A los costes inmediatos de la crisis, que quedaron expuestos en el capítulo dos, hemos de añadir la desolación y el dinero perdido a causa de los años que llevamos padeciendo las políticas de austeridad —dado que su coste es ya notablemente superior al de cualquier situación de pánico bancario corriente, por grande que pudiera llegar a ser—. Es posible que lo que hubiéramos debido hacer fuera dejar que los bancos quebraran. Es efectivamente cierto que el análisis de los riesgos sistémicos aconseja lo contrario. Ahora bien, si la alternativa adoptada se revela incapaz de producir otra cosa que una década o más de austeridad, entonces realmente debiéramos reconsiderar si los costes del riesgo sistémico —es decir, de dar al traste con el sistema financiero— son verdaderamente peores que los de la austeridad que ya hemos empezado a soportar —y que todavía tendremos que seguir aguantando durante bastante tiempo—.

La decisión de rescatar a los bancos desembocó en un grave endeudamiento de los estados. La deuda generó la crisis. Y la crisis ha alumbrado esta austeridad. Quizá hubiésemos podido evitar esta secuencia —pues, como hemos mostrado en el presente libro, hubo momentos en que pudimos elegir—. La austeridad no constituía una fatalidad inevitable; pese a que su raíz causal residiera en la existencia de un sistema bancario que, siendo excesivamente grande como para juzgar asumible su rescate, se hallaba además atrapado en un nefasto dispositivo financiero compuesto por un sistema monetario que viene a ser una versión modernizada del patrón oro y que parece haber limitado toda opción a la consabida receta consistente en «inyectar liquidez desde el banco central, reducir al máximo los presupuestos, y ponerse a rezar». La cuestión es: ¿podían haberse hecho las cosas de otra manera? Quisiera dedicar lo que queda de capítulo al análisis de una interrogante: la consistente en averiguar si, como ocurre con la austeridad misma, el juego de los rescates ha valido la pena derivada de mantener con vida a las entidades bancarias.

Parte de la explicación que sigue es fruto de una conjetura: la de que pudiera darse el caso de que el modelo de negocio de la banca de inversiones estuviese agonizando.

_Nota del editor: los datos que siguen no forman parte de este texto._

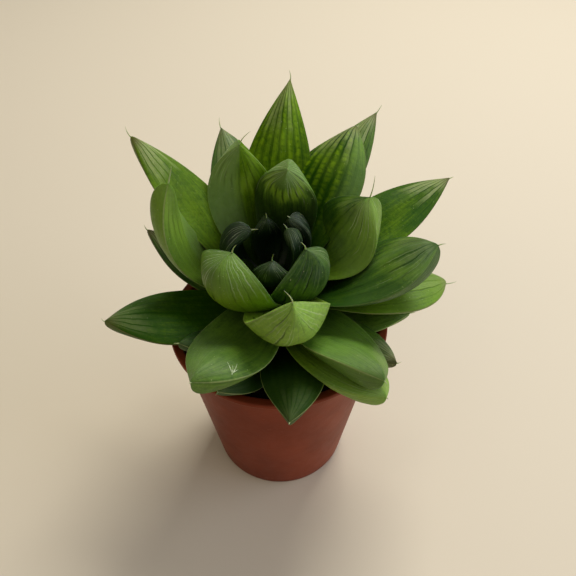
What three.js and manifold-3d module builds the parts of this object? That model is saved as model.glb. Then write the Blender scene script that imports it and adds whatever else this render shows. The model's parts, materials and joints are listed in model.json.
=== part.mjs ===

De ser así, todo el dinero que estamos gastando, y que ya hemos perdido, en la recesión, se habría despilfarrado de facto en un sistema que quizá se encuentre de todas formas embarcado en una fase de declive terminal. La segunda parte de dicha explicación viene a resumirse en un nuevo relato de ajustes fiscales: el vivido en dos pequeños países como Islandia e Irlanda. Uno de ellos optó por dejar que sus bancos quebraran, y lo cierto es que ahora su economía va viento en popa, especialmente si la comparamos con la que predomina en la eurozona. El otro acudió al rescate de sus entidades financieras, condenándose así, a causa de esa decisión, a tener que vivir una generación de penalidades.

La tercera y última parte de este capítulo dedicado a las conclusiones se centrará en examinar el posible final de toda esta historia. El debate de todos los casos de austeridad que hemos tenido que soportar desde el inicio de la década de 1920 —sobre todo en el caso francés— nos ha mostrado que la génesis de la austeridad se debe, al menos en parte, al hecho de que las sociedades se revelen incapaces de acordar una distribución equitativa de las cargas fiscales —como ya dijera en su día el profesor de economía Barry Eichengreen, que fue además el primero en proponerlo—.[626] Podemos trazar un sólido paralelismo entre la situación en la que se encontraba la Francia de los años veinte del siglo pasado y la condición en la que se hallan los países de nuestros días, conmocionados por la crisis. La alternativa a la imposición de recortes es el incremento de la presión fiscal. Teniendo esto presente, debo decir que existen otras dos formas de salir de la actual crisis —además, claro está, de las habituales opciones de la inflación, la devaluación, la austeridad interminable (es decir, la deflación) y el impago—. La comunidad financiera no habrá de recibir con agrado ninguna de esas dos opciones, pero tampoco puede decirse que las demás alternativas que están ahora mismo sobre la mesa resulten fantásticas a sus ojos. Esas opciones alternativas son, en primer lugar, la consistente en aplicar lo que se conoce como represión financiera; y en segundo lugar, la derivada de renovar los esfuerzos tendentes a recaudar seriamente los impuestos globales. Es posible que ninguno de estos dos empeños concebidos para sacarnos del atolladero goce de verdadera popularidad, pero lo cierto es que uno de ellos, o tal vez los dos, asoma(n) ya por el horizonte.